God Almighty enjoins the believers; "--- Be Just; that is next to piety: and fear Allah, for Allah is well acquainted with all that Ye do." (Sura Maida V: 8 "And Allah encompass eth all. And He knoweth all things."

Allah loves the good and the just; abhors the spreading of mischief in the land. He Commands His people to establish on earth a society which is free of mischief: (Fasad) and abound in good (Khair), Happiness__ a society with apple-pie order. And this, it is ordained, will be achieved by justice (Adal).

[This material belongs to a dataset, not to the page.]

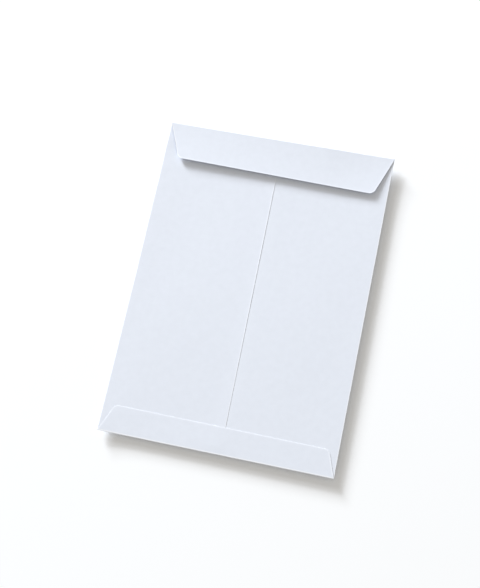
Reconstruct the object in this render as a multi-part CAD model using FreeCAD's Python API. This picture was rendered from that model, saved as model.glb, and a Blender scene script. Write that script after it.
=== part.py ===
# Pocket envelope of C4 size, folded from one sheet of paper and lying with its back up.
# Millimetres; the origin is the middle of the underside, +Y runs to the top flap, +Z is up.
import FreeCAD
import Part
import math
import os
from FreeCAD import Vector

# Outer size and paper
WIDTH = 229.0
HEIGHT = 324.0
PAPER = 0.15

# Front panel: a level middle that lies on the table, and margins that rise to the rim
RIM_RISE = 4.4
MARGIN = 60.0

# Back panels: the left one lies over the right one along a seam that leans a little
SIDE_FOLD_RADIUS = 0.4
SEAM_X = 4.1
SEAM_LEAN = 0.79
SEAM_OVERLAP = 12.0
SEAM_RAMP = 10.0
THROAT_INSET = 3.0
PANEL_END_CLEARANCE = 0.3

# Bottom flap, glued down over both back panels
BOTTOM_FLAP_DEPTH = 27.0
BOTTOM_FLAP_SKEW = 0.26
BOTTOM_FLAP_SLANT = 20.4
BOTTOM_FLAP_CORNER = 6.0

# Top flap, folded over and left open: it springs clear of the back panels. Its fold is
# not pressed flat, so it has a low upright wall between two tight bends.
TOP_FLAP_DEPTH = 39.8
TOP_FLAP_SKEW = 0.88
TOP_FLAP_SLANT = 21.0
TOP_FLAP_CORNER = 7.0
TOP_FOLD_RADIUS = 0.5
TOP_FOLD_CLEARANCE = 1.6
TOP_FLAP_LIFT = 3.2

# How far the ends of a fold's section reach into the panels beside it
FOLD_LEG = 2.0

# Measures that follow from the ones above
HALF_WIDTH = WIDTH / 2
HALF_HEIGHT = HEIGHT / 2
MARGIN_ANGLE = math.atan(RIM_RISE / MARGIN)
FOLD_SPAN = 1 + math.cos(MARGIN_ANGLE)
BACK_TOP = RIM_RISE + SIDE_FOLD_RADIUS * FOLD_SPAN
BOTTOM_FOLD_RADIUS = SIDE_FOLD_RADIUS + PAPER / FOLD_SPAN
TOP_FLAP_UNDER = BACK_TOP + PAPER + TOP_FOLD_CLEARANCE
TOP_FOLD_WALL = TOP_FLAP_UNDER + PAPER - RIM_RISE - TOP_FOLD_RADIUS * FOLD_SPAN
SIDE_LINE = HALF_WIDTH - SIDE_FOLD_RADIUS
BOTTOM_LINE = -HALF_HEIGHT + BOTTOM_FOLD_RADIUS
TOP_LINE = HALF_HEIGHT - TOP_FOLD_RADIUS
THROAT = HALF_HEIGHT - THROAT_INSET
PANEL_END = BOTTOM_LINE + PANEL_END_CLEARANCE
UP = Vector(0, 0, 1)
TALL = WIDTH


def face_of(points):
    """Flat face with straight sides through the given points."""
    return Part.Face(Part.makePolygon(points + points[:1]))


def plate(outline, low, thick):
    """Level plate over an outline of (x, y) pairs."""
    return face_of([Vector(x, y, low) for x, y in outline]).extrude(UP * thick)


def rectangle(x0, x1, y0, y1):
    return [(x0, y0), (x1, y0), (x1, y1), (x0, y1)]


def dish(base):
    """Space above the underside of the front panel, with its level middle at height base."""
    tangent_shift = math.sin(MARGIN_ANGLE)
    flat_x = SIDE_LINE + SIDE_FOLD_RADIUS * tangent_shift - MARGIN
    flat_top = TOP_LINE + TOP_FOLD_RADIUS * tangent_shift - MARGIN
    flat_bottom = BOTTOM_LINE - BOTTOM_FOLD_RADIUS * tangent_shift + MARGIN
    reach = TALL / math.tan(MARGIN_ANGLE)

    def ring(grow, z):
        corners = rectangle(-flat_x - grow, flat_x + grow, flat_bottom - grow, flat_top + grow)
        return [Vector(x, y, z) for x, y in corners]

    low = ring(0, base)
    high = ring(reach, base + TALL)
    faces = [face_of(low), face_of(high)]
    for i in range(4):
        j = (i + 1) % 4
        faces.append(face_of([low[i], low[j], high[j], high[i]]))
    return Part.makeSolid(Part.makeShell(faces))


def front_panel():
    """Shallow tray, one paper thick, that reaches the folds on all four sides."""
    tray = dish(0).cut(dish(PAPER / math.cos(MARGIN_ANGLE)))
    body = plate(rectangle(-SIDE_LINE, SIDE_LINE, BOTTOM_LINE, THROAT), 0, TALL)
    head = plate(rectangle(-HALF_WIDTH, HALF_WIDTH, THROAT, TOP_LINE), 0, TALL)
    return tray.common(body.fuse(head))


def fold_section(half_size, radius, wall, end_heading, run):
    """Cross-section of a fold, drawn with X outward and Y up.

    It starts with a short leg in the rising margin, bends up to the rim, climbs an
    upright wall if there is one, bends over to end_heading, an angle from X, and leaves
    with a straight run.
    """
    upright = math.pi / 2
    centre = Vector(half_size - radius, RIM_RISE + radius * math.cos(MARGIN_ANGLE), 0)
    upper_centre = centre + Vector(0, wall, 0)
    leg_step = Vector(math.cos(MARGIN_ANGLE), math.sin(MARGIN_ANGLE), 0) * FOLD_LEG
    run_step = Vector(math.cos(end_heading), math.sin(end_heading), 0) * run

    def bend(middle, rho, first, last):
        headings = (first, (first + last) / 2, last)
        return [middle + Vector(math.sin(a), -math.cos(a), 0) * rho for a in headings]

    def skin(rho):
        lower = bend(centre, rho, MARGIN_ANGLE, upright)
        upper = bend(upper_centre, rho, upright, end_heading)
        edges = [Part.makeLine(lower[0] - leg_step, lower[0]), Part.Arc(*lower).toShape()]
        if wall > 0:
            edges.append(Part.makeLine(lower[2], upper[0]))
        edges.append(Part.Arc(*upper).toShape())
        edges.append(Part.makeLine(upper[2], upper[2] + run_step))
        return edges, lower[0] - leg_step, upper[2] + run_step

    outer, outer_tail, outer_head = skin(radius)
    inner, inner_tail, inner_head = skin(radius - PAPER)
    head = [Part.makeLine(outer_head, inner_head)]
    tail = [Part.makeLine(inner_tail, outer_tail)]
    return Part.Face(Part.Wire(outer + head + inner[::-1] + tail))


def along_rim(section, turn, start, length):
    """Stand a section up, run it along the rim, then turn it about the middle."""
    section.rotate(Vector(), Vector(1, 0, 0), 90)
    section.translate(Vector(0, start, 0))
    shape = section.extrude(Vector(0, length, 0))
    shape.rotate(Vector(), UP, turn)
    return shape


def side_fold(side):
    """Fold along one side, from the throat to a corner mitred for the bottom fold."""
    section = fold_section(HALF_WIDTH, SIDE_FOLD_RADIUS, 0, math.pi, FOLD_LEG)
    length = THROAT + HALF_HEIGHT
    if side > 0:
        shape = along_rim(section, 0, -HALF_HEIGHT, length)
    else:
        shape = along_rim(section, 180, -THROAT, length)
    corner_x = side * HALF_WIDTH
    reach = 2 * (FOLD_LEG + SIDE_FOLD_RADIUS)
    beyond_mitre = [
        (corner_x + side * reach, -HALF_HEIGHT - reach),
        (corner_x - side * reach, -HALF_HEIGHT - reach),
        (corner_x - side * reach, -HALF_HEIGHT + reach),
    ]
    return shape.cut(plate(beyond_mitre, 0, TALL))


def seam_at(y):
    return SEAM_X - y * math.tan(math.radians(SEAM_LEAN))


def right_panel():
    """Lower back panel, which runs on under the left one by the overlap."""
    outline = [
        (seam_at(PANEL_END) - SEAM_OVERLAP, PANEL_END),
        (SIDE_LINE, PANEL_END),
        (SIDE_LINE, THROAT),
        (seam_at(THROAT) - SEAM_OVERLAP, THROAT),
    ]
    return plate(outline, BACK_TOP - PAPER, PAPER)


def left_panel():
    """Upper back panel, which climbs a gentle ramp onto the right one."""
    seam = seam_at(PANEL_END)
    steps = [
        (seam - WIDTH, 0),
        (seam - SEAM_OVERLAP - SEAM_RAMP, 0),
        (seam - SEAM_OVERLAP, PAPER),
        (seam, PAPER),
    ]
    top = [Vector(x, PANEL_END, BACK_TOP + rise) for x, rise in steps]
    under = [point - UP * PAPER for point in reversed(top)]
    sheet = face_of(top + under).extrude(Vector(seam_at(THROAT) - seam, THROAT - PANEL_END, 0))
    return sheet.common(plate(rectangle(-SIDE_LINE, HALF_WIDTH, PANEL_END, THROAT), 0, TALL))


def round_corner(before, corner, after, radius):
    """Three points of the arc that rounds a corner."""
    back = (before - corner).normalize()
    ahead = (after - corner).normalize()
    half = back.getAngle(ahead) / 2
    inward = (back + ahead).normalize()
    trim = radius / math.tan(half)
    middle = corner + inward * (radius / math.sin(half) - radius)
    return corner + back * trim, middle, corner + ahead * trim


def flap_outline(direction, fold_radius, mitre, depth, skew, slant, corner_radius):
    """Outline of a flap with slanted sides, a skewed free edge and two round corners.

    direction is +1 for a flap that points to +Y and -1 for one that points to -Y. The
    outline takes in the fold, whose ends are cut at 45 degrees over the mitre's width.
    depth is measured from the rim at mid width.
    """
    rim = -direction * HALF_HEIGHT
    fold_line = rim + direction * fold_radius
    knee_x = HALF_WIDTH - mitre
    lean = math.tan(math.radians(slant))
    tilt = math.tan(math.radians(skew))

    def free_corner(side):
        straight = knee_x - lean * (depth - fold_radius)
        x = side * straight / (1 - side * direction * lean * tilt)
        return Vector(x, rim + direction * depth - x * tilt, 0)

    ends = [Vector(-HALF_WIDTH, rim, 0), Vector(HALF_WIDTH, rim, 0)]
    knees = [Vector(-knee_x, fold_line, 0), Vector(knee_x, fold_line, 0)]
    free = [free_corner(-1), free_corner(1)]
    left = round_corner(knees[0], free[0], free[1], corner_radius)
    right = round_corner(free[0], free[1], knees[1], corner_radius)
    edges = [
        Part.makeLine(ends[0], knees[0]),
        Part.makeLine(knees[0], left[0]),
        Part.Arc(*left).toShape(),
        Part.makeLine(left[2], right[0]),
        Part.Arc(*right).toShape(),
        Part.makeLine(right[2], knees[1]),
        Part.makeLine(knees[1], ends[1]),
        Part.makeLine(ends[1], ends[0]),
    ]
    return Part.Face(Part.Wire(edges))


def bottom_flap():
    """Bottom fold and its flap, level on the back panels."""
    section = fold_section(HALF_HEIGHT, BOTTOM_FOLD_RADIUS, 0, math.pi, 2 * BOTTOM_FLAP_DEPTH)
    sheet = along_rim(section, -90, -HALF_WIDTH, WIDTH)
    outline = flap_outline(
        1,
        BOTTOM_FOLD_RADIUS,
        BOTTOM_FOLD_RADIUS,
        BOTTOM_FLAP_DEPTH,
        BOTTOM_FLAP_SKEW,
        BOTTOM_FLAP_SLANT,
        BOTTOM_FLAP_CORNER,
    )
    return sheet.common(outline.extrude(UP * TALL))


def top_flap():
    """Top fold and its flap, which rises steadily to the free edge."""
    climb = BACK_TOP + TOP_FLAP_LIFT - TOP_FLAP_UNDER
    angle = math.atan(climb / (TOP_FLAP_DEPTH - TOP_FOLD_RADIUS))
    section = fold_section(HALF_HEIGHT, TOP_FOLD_RADIUS, TOP_FOLD_WALL, math.pi - angle, 2 * TOP_FLAP_DEPTH)
    sheet = along_rim(section, 90, -HALF_WIDTH, WIDTH)
    outline = flap_outline(
        -1,
        TOP_FOLD_RADIUS,
        0,
        TOP_FLAP_DEPTH,
        TOP_FLAP_SKEW,
        TOP_FLAP_SLANT,
        TOP_FLAP_CORNER,
    )
    return sheet.common(outline.extrude(UP * TALL))


def envelope():
    """The whole folded sheet as one solid, the glued laps joined."""
    pieces = [side_fold(-1), side_fold(1), right_panel(), left_panel(), bottom_flap(), top_flap()]
    return front_panel().fuse(pieces).removeSplitter()


os.makedirs("parts", exist_ok=True)
shape = envelope()
shape.exportStep("parts/envelope.step")
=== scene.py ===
import math

import bmesh
import bpy
import numpy as np
from mathutils import Matrix, Vector


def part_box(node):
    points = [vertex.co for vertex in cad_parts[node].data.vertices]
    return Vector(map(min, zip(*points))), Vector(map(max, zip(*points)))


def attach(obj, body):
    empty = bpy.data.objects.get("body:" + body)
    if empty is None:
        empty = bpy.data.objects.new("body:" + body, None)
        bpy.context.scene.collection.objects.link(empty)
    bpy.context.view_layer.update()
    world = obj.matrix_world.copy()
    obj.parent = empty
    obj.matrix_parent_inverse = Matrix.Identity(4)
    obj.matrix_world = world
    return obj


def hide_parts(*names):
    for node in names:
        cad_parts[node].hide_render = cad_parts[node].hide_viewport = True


# The sheet is modelled in millimetres and turned into metres when its mesh is made. A run is the
# distance over which a relief, a droop or a painted highlight grows to its full amount.
MM = 0.001

# Paper and folds
PAPER = 0.15
SIDE_FOLD_RADIUS = 0.2
RIM_RISE = 4.2
THROAT_INSET = 3.0

# The belly lies on the table. The rim leans up to the right and sinks at the bottom edge, a little
# less at its ends. The top right and bottom left corners curl up.
BELLY_MARGIN = 75.0
RIM_LEAN = 0.3
BOTTOM_SINK = 0.6
SINK_LOSS_AT_ENDS = 0.3
TOP_RIGHT_RISE = 1.4
BOTTOM_LEFT_RISE = 1.2
CORNER_POWER = 8

# Small departures of the outline from a true rectangle. Both sides stand out, the left one more
# towards the top. The top edge is skewed and bowed, and the bottom edge is skewed and a little low.
LEFT_BULGE = 0.6
TOP_LEFT_SPREAD = 0.9
RIGHT_BULGE = 0.2
TOP_SKEW = 0.3
TOP_BOW = 0.5
BOTTOM_SKEW = 0.25
BOTTOM_SHIFT = 0.1
SIDE_SHIFT_POWER = 16
END_SHIFT_POWER = 8

# Back panels and seam: the left one lies over the right one. Its cut edge curls up by this many
# times EDGE_CURL, and less below the middle.
SEAM_X = 3.35
SEAM_LEAN = math.radians(0.79)
SEAM_OVERLAP = 12.0
SEAM_SINK_WIDTH = 3.0
SEAM_CURL = 1.4
SEAM_CURL_LOSS = 0.8
SEAM_CURL_RUN = 120.0

# Bottom flap. It climbs over the seam, and its right side curls up.
BOTTOM_FLAP_DEPTH = 26.5
BOTTOM_FLAP_SKEW = math.radians(0.36)
BOTTOM_FLAP_SLANTS = (math.radians(21.6), math.radians(19.3))
BOTTOM_FLAP_CORNER = 6.0
OVER_SEAM_OFFSET = 2.0
OVER_SEAM_WIDTH = 17.0
OVER_SEAM_RUN = 8.0
RIGHT_EDGE_CURL = 1.8
EDGE_BEND_RUN = 3.0

# Top flap and its fold, which has a low upright wall and droops towards the right corner
TOP_FLAP_DEPTH = 39.2
TOP_FLAP_SKEW = math.radians(0.93)
TOP_FLAP_SLANTS = (math.radians(20.5), math.radians(20.0))
TOP_FLAP_CORNER = 7.0
TOP_FOLD_RADIUS = 0.4
TOP_FOLD_INSET = 0.4
TOP_FOLD_CLEARANCE = 2.5
TOP_FOLD_DROOP = 2.25
TOP_FOLD_DROOP_FROM = 0.4
TOP_FOLD_DROOP_POWER = 1.3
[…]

The realization of this cherished goal is the paramount consideration which a judge must bear in mind while adjudicating. The maxim for the judge while exercising his discretion in overruling a precedent is: "Curb mischief, promote good". To distil good from mischief he must, apart from equipping himself wih cognitive processes, seek ardently, divine inspiration guidance and blessings which the righteous are promised. It is His grace that illumines the righteous. For, in the word of the Quran, (Al-Baqra, V: 157):

"They are those on whom

Descend blessings from Allah and Mercy

And they are the ones

That receive Guidance;" and

"He granteth wisdom

To whom he pleaseth;

And he to whom wisdom is granted receiveth

Indeed a benefit overflowing;

But none will grasp the message

But men of understanding (Al-Baqra: 269)

(The Holy Quran, Text, Translation and Commentary by Abdullah Yousaf Ali)

Before parting, I must not omit to mention that the above untutored lines, to use Doctor Johnson's phrase: "A loose sally of the mind, an irregular undigested piece, not a regular and orderly composition", have been attempted without meaning any diminution to the authority of great masters and without derogation to the sufficiency of astute and erudite scholars of law.

P.S. This is in continuation of my earlier article captioned:

"Let your Own Discretion Be Your Tutor", which appears at page 49 of the Journal Section of 1997 PLD."